I'm full of questions today. Must be the poison ivy. I subscribed to bid clerk for 3 months because I was looking for ways to increase business. The biggest problem I notice is that jobs are posted have a bid date a week later. I figure that these jobs are posted by GC's who haven't been able to get some sub bids and are scrambling to get bids last minute. I miss the days of working all day and having an answering machine full of people looking for prices. Cold calling really blows.


----------



## Earthworkssdu (Jan 5, 2009)

Try advertising in the Blue Book, and getting involved with there BB Bid program. We receive many invitations to bid on projects, both public and private.
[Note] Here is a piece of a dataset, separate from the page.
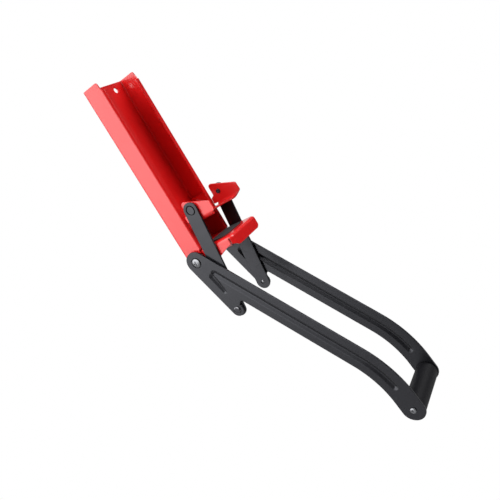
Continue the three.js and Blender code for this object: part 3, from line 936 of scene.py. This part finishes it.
def into_groove(uv):
    """How far each point lies inside the groove's outline: the long groove and its tapered branch."""
    curve = arc(CURVE_CENTRE, ARM_CURVE, curve_turn(ARM_LEAN), curve_turn(GROOVE_END_LEAN), math.radians(1.5))
    main = GROOVE_HALF - distance_to(np.array([on_bar(GROOVE_START, 0), *curve]), uv)
    start, end = on_bar(*BRANCH_START), on_bar(*BRANCH_END)
    share = np.clip((uv - start) @ (end - start) / ((end - start) @ (end - start)), 0, 1)
    half = BRANCH_START_HALF + share * (BRANCH_END_HALF - BRANCH_START_HALF)
    branch = half - np.linalg.norm(uv - start - share[:, None] * (end - start), axis=1)
    return np.maximum(main, branch)


def groove_relief(uv):
    """A V-shaped channel with rounded rims, pressed along the bar, with a short branch near the pivot."""
    ease = GROOVE_ROUNDING
    share = np.clip(into_groove(uv) / GROOVE_WALL, 0, 1)
    slope = np.where(share < ease, share ** 2 / (2 * ease), share - ease / 2)
    foot = 1 - ease - (1 - share) ** 2 / (2 * ease)
    return -GROOVE_DEEP * np.where(share > 1 - ease, foot, slope) / (1 - ease)


def recess_relief(uv):
    """The round seat of the pivot bolt's head."""
    distance = np.linalg.norm(uv - PIVOT, axis=1)
    return -BOLT_RECESS_DEEP * smooth((BOLT_RECESS + 0.2 - distance) / 0.6)


def make_arm(name, side):
    near, far = reach(f"arm_{name}")
    front_face = min(side * near, side * far)
    downs = np.arange(GROOVE_START - 8, 300, GROOVE_MESH)
    backs = np.arange(-24, 40, GROOVE_MESH)
    fine = np.array([on_bar(down, back) for down in downs for back in backs])
    inside = list(fine[into_groove(fine) > -GROOVE_MESH])
    for step in (0.35, 0.15, -0.05, -0.25, -0.45):
        inside += circle(PIVOT, BOLT_RECESS + step, 64)
    loops = [
        tidy_loop(arm_outline(), True),
        tidy_loop(circle(PIVOT, BOLT_SHANK + BORE_CLEAR), False),
        tidy_loop(circle(TAB_PIN, RIVET_SHANK + CLEAR), False),
        tidy_loop(circle(GRIP_CENTRE, ARM_HOLE, 32), False),
    ]
    if side < 0:
        front, back = (lambda uv: groove_relief(uv) + recess_relief(uv)), None
    else:
        front, back = groove_relief, (lambda uv: -recess_relief(uv))
    shell = sheet_shell(loops, across_x(front_face, -1), far - near, 0.5, inside, front, back)
    piece(f"handle_arm_{name}", [shell], BLACK, "handle", "black_paint", f"arm_{name}")


def make_link(name, side):
    near, far = reach(f"link_{name}")
    facing = heading(TAB_PIN - RAM_PIN)
    quarter = math.pi / 2
    outline = [
        *arc(RAM_PIN, LINK_HALF, facing + quarter, facing + 3 * quarter),
        *arc(TAB_PIN, LINK_HALF, facing - quarter, facing + quarter),
    ]

    def sink(uv):
        distance = np.linalg.norm(uv - RAM_PIN, axis=1)
        return -RIVET_SINK * smooth((RIVET_HEAD + 1.6 - distance) / 1.3)

    inside = []
    for radius in RIVET_HEAD + np.linspace(0.1, 1.7, 7):
        inside += circle(RAM_PIN, radius, 64)
    loops = [
        tidy_loop(outline, True),
        tidy_loop(circle(RAM_PIN, RIVET_SHANK + CLEAR), False),
        tidy_loop(circle(TAB_PIN, RIVET_SHANK + CLEAR), False),
    ]
    shell = sheet_shell(loops, across_x(side * far, side), far - near, 0.5, inside, sink)
    piece(f"link_bar_{name}", [shell], BLACK, f"{name}_link", "black_paint", f"link_{name}")


# ---------------------------------------------------------------- fasteners
def turned(side, stations, centre, count=48):
    """Lathe shell from stations (distance from the middle, radius, corner radius)."""
    points = rounded([(side * x, r, *rest) for x, r, *rest in stations])
    return lathe_shell([(p[0], max(p[1], 0.0)) for p in points], centre, count)


def screw_head(side, centre, radius, seat, height, cross):
    """A crowned head with a cross recess."""
    bar_long, bar_wide = cross
    crown = height * 0.38

    def relief(uv):
        at = uv - centre
        far = np.linalg.norm(at, axis=1) / radius
        dome = -crown * far ** 2.4
        across = np.minimum(
            np.maximum(np.abs(at[:, 0]) - bar_long, np.abs(at[:, 1]) - bar_wide),
            np.maximum(np.abs(at[:, 1]) - bar_long, np.abs(at[:, 0]) - bar_wide),
        )
        return dome - height * 0.55 * smooth(-across / 0.45 + 0.35)

    steps = np.arange(-radius, radius, radius / 26)
    inside = grid(centre[0] + steps, centre[1] + steps)
    inside = inside[np.linalg.norm(inside - centre, axis=1) < radius * 0.93]
    place = across_x(side * (seat + height), side)
    loops = [tidy_loop(circle(centre, radius, 64), True)]
    return sheet_shell(loops, place, height, 0.35, inside, relief, steps=2)


def shank(side, centre, radius, start, end):
    profile = [(start, 0), (start, radius, 0.4), (end, radius, 0.4), (end, 0)]
    return turned(side, profile, centre, 32)


def make_pivot_bolt(name, side):
    near, far = reach(f"pivot_bolt_{name}")
    seat = far - BOLT_HEAD_TALL
    head = screw_head(side, PIVOT, BOLT_HEAD, seat, BOLT_HEAD_TALL, BOLT_CROSS)
    shells = [head, shank(side, PIVOT, BOLT_SHANK, near, seat + 0.5)]
    piece(f"bolt_{name}", shells, ZINC, "wall_frame", "zinc_plate", f"pivot_bolt_{name}")


def make_nut(name, side):
    near, far = reach(f"pivot_nut_{name}")
    hexagon = [(*(PIVOT + NUT_RADIUS * unit(math.radians(60 * k))), 0.5) for k in range(6)]

    def chamfer(uv):
        distance = np.linalg.norm(uv - PIVOT, axis=1)
        return -0.55 * np.clip(distance - NUT_RADIUS * math.cos(math.pi / 6), 0, None)

    loops = [
        tidy_loop(rounded(hexagon), True, step=0.8),
        tidy_loop(circle(PIVOT, BOLT_SHANK + CLEAR), False),
    ]
    inside = [p for r in (6.4, 6.6, 7.0) for p in circle(PIVOT, r, 60)]
    shell = sheet_shell(loops, across_x(side * near, -side), far - near, 0.25, inside, chamfer, steps=2)
    piece(f"nut_{name}", [shell], ZINC, "wall_frame", "zinc_plate", f"pivot_nut_{name}")


def make_washer(name, side):
    near, far = reach(f"pivot_washer_{name}")
    loops = [
        tidy_loop(circle(PIVOT, WASHER_RADIUS, 64), True),
        tidy_loop(circle(PIVOT, BOLT_SHANK + CLEAR), False),
    ]
    shell = sheet_shell(loops, across_x(side * far, side), far - near, 0.15, steps=2)
    piece(f"washer_{name}", [shell], ZINC, "wall_frame", "zinc_plate", f"pivot_washer_{name}")


def make_ram_rivet(name, side):
    near, far = reach(f"ram_rivet_{name}")
    neck = far - RIVET_SINK + CLEAR
    ear_inside = RAM_WIDE - SHEET - CLEAR
    profile = [
        (near + 1.2, 0),
        (near + 1.2, 1.2),
        (near, 1.5, 0.3),
        (near, RIVET_TAIL - 0.3, 0.6),
        (ear_inside, RIVET_TAIL, 0.2),
        (ear_inside, RIVET_SHANK),
        (neck, RIVET_SHANK),
        (neck, RIVET_HEAD, 0.15),
        (far, RIVET_HEAD, 0.35),
        (far, 0),
    ]
    piece(f"rivet_{name}", [turned(side, profile, RAM_PIN)], DARK_STEEL, "ram_slide", "dark_steel",
          f"ram_rivet_{name}")


def make_tab_rivet(name, side):
    near, far = reach(f"tab_rivet_{name}")
    under = far - TAB_HEAD_TALL
    profile = [
        (near + 0.9, 0),
        (near + 0.9, 1.0, 0.3),
        (near, 1.6, 0.3),
        (near, RIVET_SHANK, 0.3),
        (under, RIVET_SHANK),
        (under, TAB_HEAD, 0.3),
        (under + 0.7, TAB_HEAD, 0.6),
        (far, 3.4, 2),
        (far, 0),
    ]
    piece(f"tab_rivet_head_{name}", [turned(side, profile, TAB_PIN)], RIVET_STEEL, "handle", "dark_steel",
          f"tab_rivet_{name}")


def make_link_pin(name, side):
    near, far = reach(f"link_pin_{name}")
    profile = [
        (near, 0),
        (near, 1.0, 0.5),
        (near + 0.5, 2.0, 0.4),
        (near + 0.9, RIVET_SHANK, 0.2),
        (far, RIVET_SHANK, 0.3),
        (far, 0),
    ]
    shell = turned(side, profile, TAB_PIN)
    piece(f"link_rivet_{name}", [shell], ZINC, f"{name}_link", "dark_steel", f"link_pin_{name}")


# ---------------------------------------------------------------- grip
def make_grip():
    low, high = box_mm("grip_sleeve")
    end, radius = high[0], (high[2] - low[2]) / 2
    tube = rounded([
        (-end, GRIP_BORE, 0.4),
        (end, GRIP_BORE, 0.4),
        (end, radius, 1.3),
        (-end, radius, 1.3),
    ])
    shell = lathe_shell(tube[::-1], GRIP_CENTRE, 72)
    piece("grip_tube", [shell], GRIP, "handle", "grip_plastic", "grip_sleeve")


def make_grip_core():
    """A rod with a blind screw hole in each end."""
    low, high = box_mm("grip_core")
    end, radius, hole = high[0], (high[2] - low[2]) / 2, GRIP_HOLE
    hole_end = end - GRIP_HOLE_DEEP
    rod = rounded([
        (-hole_end, 0),
        (-hole_end, hole),
        (-end, hole, 0.3),
        (-end, radius, 0.5),
        (end, radius, 0.5),
        (end, hole, 0.3),
        (hole_end, hole),
        (hole_end, 0),
    ])
    piece("grip_rod", [lathe_shell(rod, GRIP_CENTRE)], ZINC, "handle", "zinc_plate", "grip_core")


def make_grip_screw(name, side):
    near, far = reach(f"grip_screw_{name}")
    seat = far - GRIP_SCREW_HEAD_TALL
    head = screw_head(side, GRIP_CENTRE, GRIP_SCREW_HEAD, seat, GRIP_SCREW_HEAD_TALL, GRIP_SCREW_CROSS)
    shells = [head, shank(side, GRIP_CENTRE, GRIP_SCREW_SHANK, near, seat + 0.4)]
    piece(f"screw_{name}", shells, ZINC, "handle", "zinc_plate", f"grip_screw_{name}")


make_channel()
make_ram()
make_anvil()
make_pad()
make_grip()
make_grip_core()
for name, side in SIDES.items():
    make_arm(name, side)
    make_link(name, side)
    make_pivot_bolt(name, side)
    make_nut(name, side)
    make_washer(name, side)
    make_ram_rivet(name, side)
    make_tab_rivet(name, side)
    make_link_pin(name, side)
    make_grip_screw(name, side)


# ---------------------------------------------------------------- camera
CAMERA_AZIMUTH = math.radians(-53.76)
CAMERA_ELEVATION = math.radians(9.85)
CAMERA_ROLL = math.radians(-31.02)
CAMERA_PLACE = Vector((-0.60993, -0.51583, 0.12318 + FOOT / MM))
CAMERA_LENS = 42.63  # mm
CAMERA_SENSOR = 36.0  # mm


def make_camera():
    camera = bpy.data.objects.new("camera", bpy.data.cameras.new("camera"))
    camera.data.lens = CAMERA_LENS
    camera.data.sensor_width = CAMERA_SENSOR
    camera.data.clip_start = 0.01
    flat = math.cos(CAMERA_ELEVATION)
    back = Vector((
        math.sin(CAMERA_AZIMUTH) * flat,
        -math.cos(CAMERA_AZIMUTH) * flat,
        math.sin(CAMERA_ELEVATION),
    ))
    right = Vector((0, 0, 1)).cross(back).normalized()
    up = back.cross(right)
    c, s = math.cos(CAMERA_ROLL), math.sin(CAMERA_ROLL)
    right, up = right * c + up * s, up * c - right * s
    axes = Matrix((right, up, back)).transposed().to_4x4()
    camera.matrix_world = Matrix.Translation(CAMERA_PLACE) @ axes
    bpy.context.scene.collection.objects.link(camera)
    bpy.context.scene.camera = camera


make_camera()


# ---------------------------------------------------------------- floor and light
WHITE = (1, 1, 1)
FLOOR_HALF = 0.8  # metres
FLOOR_DROP = 0.12  # metres below the object's lowest point


def seen_white(material, shader):
    """Plain white where it is seen directly. It lights the object with its own shader as before."""
    light_path = material.node_tree.nodes.new("ShaderNodeLightPath")
    glow = node(material, "ShaderNodeEmission", Color=(*WHITE, 1), Strength=1.0)
    mix = node(material, "ShaderNodeMixShader", Fac=light_path.outputs["Is Camera Ray"])
    material.node_tree.links.new(shader, mix.inputs[1])
    material.node_tree.links.new(glow.outputs["Emission"], mix.inputs[2])
    return mix.outputs["Shader"]


def make_floor():
    half = FLOOR_HALF
    level = cad_bounds[0][2] - FLOOR_DROP
    mesh = bpy.data.meshes.new("floor")
    corners = [(-half, -half, level), (half, -half, level), (half, half, level), (-half, half, level)]
    mesh.from_pydata(corners, [], [(0, 1, 2, 3)])
    material, shader = new_material("floor", (0.3, 0.3, 0.3), 0.6)
    output = material.node_tree.nodes["Material Output"]
    surface = seen_white(material, shader.outputs["BSDF"])
    material.node_tree.links.new(surface, output.inputs["Surface"])
    mesh.materials.append(material)
    floor = bpy.data.objects.new("floor", mesh)
    bpy.context.scene.collection.objects.link(floor)


def soft_box(world, towards, inner, outer, strength):
    """A round patch of light in the sky: full inside the angle inner, gone at the angle outer."""
    direction = world.node_tree.nodes.new("ShaderNodeTexCoord").outputs["Generated"]
    dot = node(world, "ShaderNodeVectorMath")
    dot.operation = "DOT_PRODUCT"
    world.node_tree.links.new(direction, dot.inputs[0])
    dot.inputs[1].default_value = Vector(towards).normalized()
    patch = ramp(world, dot.outputs["Value"], math.cos(math.radians(outer)), math.cos(math.radians(inner)))
    return times(world, patch, strength)


AMBIENT = 0.045
SOFT_BOXES = [
    # direction it lies in, inner angle and outer angle in degrees, strength
    ((-0.76, 0.50, 0.42), 24, 50, 3.2),  # large, at the left, a little behind the object
    ((-0.62, 0.05, 0.78), 16, 38, 1.6),  # above at the left
    ((0.27, -0.69, 0.67), 14, 33, 5.6),  # above in front, a little to the right
    ((0.79, 0.52, 0.33), 10, 30, 0.7),  # low behind at the right, for the rims
]


def make_sky():
    world = bpy.data.worlds.new("studio")
    world.use_nodes = True
    background = world.node_tree.nodes["Background"]
    total = AMBIENT
    for box in SOFT_BOXES:
        total = worked_out(world, "ADD", total, soft_box(world, *box))
    world.node_tree.links.new(total, background.inputs["Strength"])
    background.inputs["Color"].default_value = (*WHITE, 1)
    output = world.node_tree.nodes["World Output"]
    surface = seen_white(world, background.outputs["Background"])
    world.node_tree.links.new(surface, output.inputs["Surface"])
    bpy.context.scene.world = world


make_floor()
make_sky()
bpy.context.scene.view_settings.view_transform = "Standard"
Unfortunately there are so many bidders on each project the competition is fierce.


----------



## Darwin (Apr 7, 2009)

Upchuck said:


> I'm full of questions today. Must be the poison ivy. I subscribed to bid clerk for 3 months because I was looking for ways to increase business. The biggest problem I notice is that jobs are posted have a bid date a week later. I figure that these jobs are posted by GC's who haven't been able to get some sub bids and are scrambling to get bids last minute. I miss the days of working all day and having an answering machine full of people looking for prices. Cold calling really blows.


Or working all day and being booked for the next 2 months.


----------



## DirtTakeoff-Pro (Apr 20, 2009)

*Bluebook*

I posted my business Joseph Earthwork Consulting.com in the bluebook about a month ago and get calls fairly often from it, I would recommend it.


----------